Montgomery, who last made headlines for some racially insensitive comments he made while working on the Ward 7 Council race, tells LL that he was taken aback by White’s post, considering the two have barely talked recently. Montgomery posted Instagram stories of his own showing DMs between the two where he asked White for a job in his Council office, and, but for a few other petty squabbles, the pair haven’t interacted all that frequently.
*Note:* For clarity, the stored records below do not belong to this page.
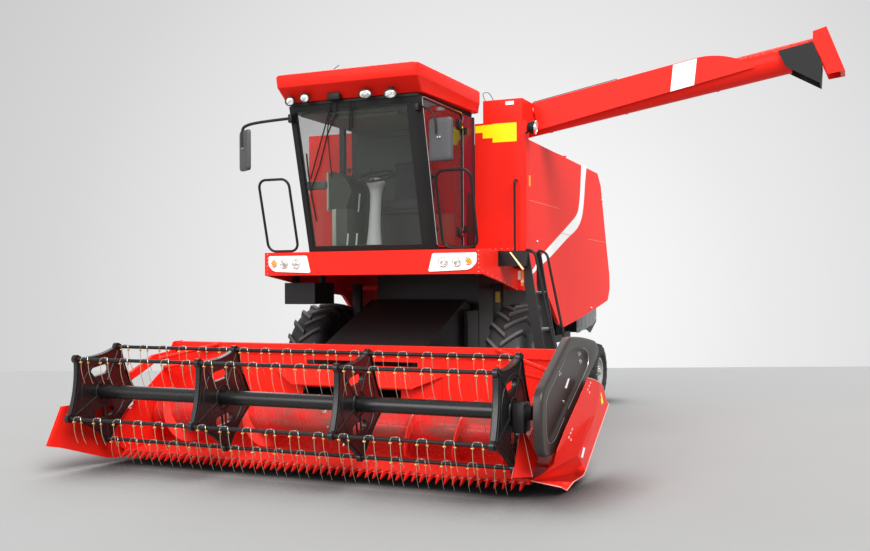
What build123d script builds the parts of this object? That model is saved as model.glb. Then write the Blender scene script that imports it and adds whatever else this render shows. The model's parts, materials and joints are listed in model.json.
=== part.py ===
"""Self-propelled grain combine harvester with its 4.3 m cutting table and bat reel.

Lengths are in millimetres.  X points to the machine's left, Y to its rear and Z up; the machine is
drawn with the front axle over Y = 0 and the ground at Z = 0, and each piece is then set over the
row's origin, which is on the ground under the middle of the whole machine.
"""
import os
from math import cos, pi, radians, sin

from build123d import *

os.makedirs("parts", exist_ok=True)

# Middle of the whole machine, from its own centre line and front axle.
MIDDLE_X = 1124
MIDDLE_Y = 709
OVER_ORIGIN = Location((-MIDDLE_X, -MIDDLE_Y, 0))

FIT = 0.05  # radial play of a shaft in its bearing
PLAY = 6.0  # gap between pieces that move past each other
SEAT = 0.3  # gap between a separate piece and what carries it
SHEET = 8.0  # folded sheet metal with its ribs
PLATE = 20.0
FROM_END = (Align.CENTER, Align.CENTER, Align.MIN)

# Drive wheels and steered wheels.
DRIVE_TYRE_R = 780
DRIVE_TYRE_W = 467
DRIVE_TREAD_R = 735
DRIVE_BEAD_R = 395
DRIVE_WHEEL_X = 1235
DRIVE_LUGS = 22
DRIVE_HUB_R = 60
LUG_LENGTH = 285
LUG_BASE = 62
LUG_DRAFT = 22
LUG_LEAN = 42
LUG_ROOT = 32
LUG_DROP = 8
STEER_TYRE_R = 435
STEER_TYRE_W = 234
STEER_BEAD_R = 222
STEER_WHEEL_X = 1060
STEER_HUB_R = 30
WHEELBASE = 4000
KINGPIN_X = 880
KINGPIN_R = 25

# Body.
RAIL_X = 600
RAIL_W = 80
RAIL_BOTTOM = 900
RAIL_TOP = 1040
BODY_HALF = 660
BODY_FRONT = 170
BODY_TOP = 2090
BODY_REAR = 3650
PANEL_X = 1374
PANEL_T = 40
PANEL_TOP = 3370
HOOD_HALF = 880
HOOD_REAR = 4870
TANK_REAR = 1500
COLUMN_FRONT = -223
COLUMN_BACK = -5
COLUMN_IN = 770
COLUMN_TOP = 3570

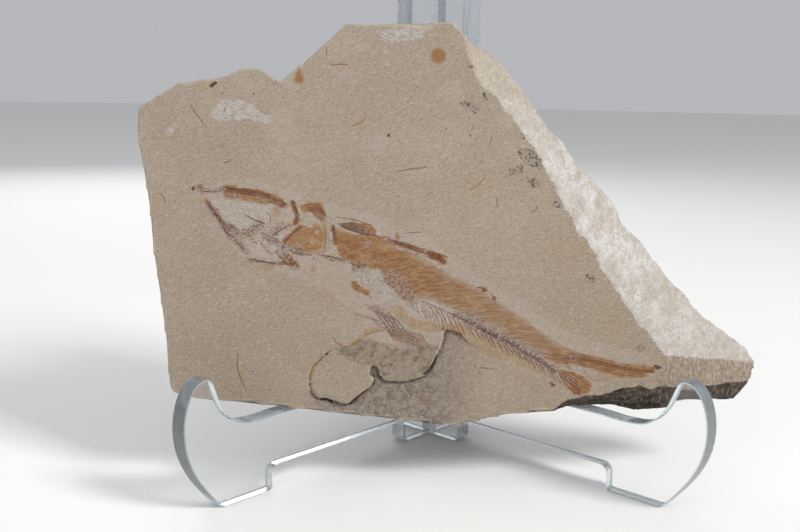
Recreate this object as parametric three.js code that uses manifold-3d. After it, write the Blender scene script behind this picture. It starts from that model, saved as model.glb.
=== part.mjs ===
// A fossil fish slab leaning on its clear display easel.
// Millimetres, +Z up, the viewer stands on the -Y side. The origin is on the ground, where the two
// easel plates cross.

import * as THREE from 'three';
import { mergeVertices } from 'three/addons/utils/BufferGeometryUtils.js';
import Module from 'manifold-3d';

const wasm = await Module();
wasm.setup();

// ---- driving dimensions -------------------------------------------------------------------------

const SLAB_THICKNESS = 20;                       // of the laminated limestone, front face to back face
const SLAB_LEAN = THREE.MathUtils.degToRad(9.5); // the face leans back by this much
const FACE_FOOT = { y: -53.9, z: 18 };           // where the face's own zero line lies
const WALL_STEPS = 10;                           // rows of facets through the thickness

const PLATE_THICKNESS = 6;                       // quarter-inch acrylic sheet
const PLATE_TURN = Math.PI / 4;                  // each plate runs at 45 degrees to the slab
const JOINT_PLAY = 0.6;                          // halving slot's width over the sheet's thickness
const EASED_EDGE = 0.3;                          // polished edge of the sheet

const UPRIGHT_HALF = 16.2;                       // half the upright's width, measured along the sheet
const UPRIGHT_TOP = 158;
const UPRIGHT_CORNER = 5;
const ARM_UNDERSIDE = 7.6;
const CRADLE_LEVEL = 23.8;                       // the slab rests a hair above this
const CRADLE_BLEND = 12;                         // round between cradle and upright
const FOOT_CHAMFER = 1.5;
const ARCH_ROUND = 2.6;
const FRONT_FOOT = { inner: 75.4, outer: 94.5 };
const HOOK = { outermost: 107.3, outermostHeight: 25.5, top: 39.6, topReach: 99.5 };

// ---- the slab -------------------------------------------------------------------------------------
// The outline is given on the front face: across (to the right) and up. Each point also says how far
// the broken wall has run outwards when it is `reach` deep in the stone. From there to the back the
// wall tucks in or rises by `tuck`. The runs follow one another round the stone, clockwise.

const STONE_EDGE = [
  { // left side, broken square across the layers
    reach: 8, tuck: [0.8, 0.2],
    points: [
      [-81, 11.2, 0, 0], [-82.7, 13, 0, 0], [-83.4, 20, 0, 0], [-84.1, 28.5, 0.2, 0],
      [-86.3, 44, 0, 0], [-88, 55, -0.2, 0], [-89.2, 67.5, 0, 0], [-91.2, 79.5, 0.2, 0],
      [-92.2, 84.5, 0, 0], [-93.2, 91, 0, 0], [-92.8, 97.5, 0.4, -0.2],
    ],
  },
  { // top edge, with the nick
    reach: 8, tuck: [0, -1.2],
    points: [
      [-87.5, 101.4, 0, -0.2], [-81, 105.4, 0, -0.3], [-75, 106.5, 0, -0.2], [-67, 107.7, 0, 0],
      [-61.5, 110.3, 0, -0.2], [-58, 110.6, 0, 0], [-54.5, 109.6, -0.4, -0.6], [-50.7, 106.3, 0.3, -0.8],
      [-44.7, 111, 0.4, -0.4], [-37.2, 118, 0.2, -0.2], [-34.1, 120.6, 0, 0], [-30.3, 124.5, 0, 0],
      [-23.4, 124.2, 0, 0.2], [-16, 125, 0, 0], [-5.7, 125, 0, 0.2], [0, 125.8, 0, 0],
    ],
  },
  { // right side, a wide fracture that slopes outwards to the back
    reach: 16, tuck: [-1.2, -0.8],
    points: [
      [3, 125.4, 1.5, 0.2], [5.1, 122.8, 3, 1], [6.8, 121.1, 4, 1.2], [8.4, 116.2, 7.5, 4.2],
      [9.6, 111.6, 10.6, 5], [11.4, 107.5, 12.4, 4.6], [16.1, 103.5, 11.5, 4.4], [19.1, 100.1, 11, 4.2],
      [22.7, 96.1, 10.6, 3.4], [25.1, 92, 11.2, 3.2], [28.7, 88, 12.1, 3.6], [31.1, 83.4, 11.8, 4.4],
      [33.5, 78.7, 13, 5], [36.5, 74, 14.4, 5], [38.6, 68.8, 16.7, 5.8], [40.6, 67.5, 18, 2.4],
      [42.4, 62.2, 17.7, 3.2], [46, 58.7, 20, 1.7], [48.7, 54.1, 20.8, 1.4], [49.1, 51.1, 23.8, 0.4],
      [52.7, 47.7, 23.6, -0.8], [55.4, 43, 25.6, 0], [58.7, 38.9, 24.6, 0.3], [61.8, 34.2, 26.5, 0.6],
      [65.4, 30.1, 29.4, 0], [67.8, 26.6, 33.4, -0.8],
    ],
  },
  { // right end, a narrower facet under the fracture
    reach: 16, tuck: [-1.5, 0.4],
    points: [[70.2, 23.9, 34.4, -3.2], [69, 19.5, 35.2, -2.6], [66.8, 15.4, 35.2, -2.8], [65.9, 14.6, 31, -7.2]],
  },
  { // right part of the underside, where the front layers broke off higher up
    reach: 4, tuck: [0, 3.8],
    points: [
      [64.8, 14.8, 7, -8.4], [63.2, 15, 3, -9.2], [59, 13.8, 1.6, -8.2], [53, 12.3, 0.8, -5], [48, 11.4, 0.6, -4.1],
      [43.5, 11, 0.6, -4], [39.2, 10.2, 0.4, -3.4],
    ],
  },
  { // the rest of the underside, undercut towards the back
    reach: 4, tuck: [0, 4.6],
    points: [
      [35.3, 6.2, 0, -0.2], [27.8, 5.9, 0, -0.3], [21, 5.3, 0, 0], [14, 4, 0, 0], [9.9, 2.8, 0, 0.3],
      [5.7, 1.8, 0, 0.5], [-5, 2.5, 0, 0.4], [-14, 3.5, 0, 0.2], [-29.4, 5.1, 0, 0], [-44.8, 6.9, 0, 0],
      [-56, 8.2, 0, -0.4], [-70.5, 9.6, 0, -0.2],
    ],
  },
];

// How far an outline point has moved, `depth` below the face.
function wallOffset(run, point, depth) {
  const [, , outU, outV] = point;
  const opened = Math.min(1, depth / run.reach);
  const tucked = Math.max(0, (depth - run.reach) / (SLAB_THICKNESS - run.reach));
  return [outU * opened + run.tuck[0] * tucked, outV * opened + run.tuck[1] * tucked];
}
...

“Similar to former president Donald Trump, the councilman has a cult-like following,” Montgomery writes in a text message, stressing that he has no association with the feds. “So I believe the councilman as the self proclaimed ‘people’s champ’ knows full well what he was doing insinuating I had any involvement with the FBI. He in some way was signaling to his supporters I should be next…While he may think I am the source of everything, the truth is residents and community members on their own are getting fed up and are willing to get what the ward needs without him.”
LL is no lawyer, but he can’t imagine this sort of behavior is helping White’s legal case (particularly if his attorneys hope to secure some sort of plea agreement that avoids the maximum 15 years he’s facing in federal prison). But White’s social media behavior is also damaging for the community at large.
The FBI has earned the public’s skepticism many times over, particularly where Black politicians and activists are involved. But for White to lean into these conspiracy theories, telling his constituents that their eyes are deceiving them when they can see photos of him stuffing envelopes of cash into his jacket pocket, strikes LL as a thoroughly cynical, downright reprehensible approach.
But that doesn’t mean it won’t still work. White looks like a goner in the near term, with the Council champing at the bit to expel him from office, but there’s always other elections to think about. Such is life in D.C. politics.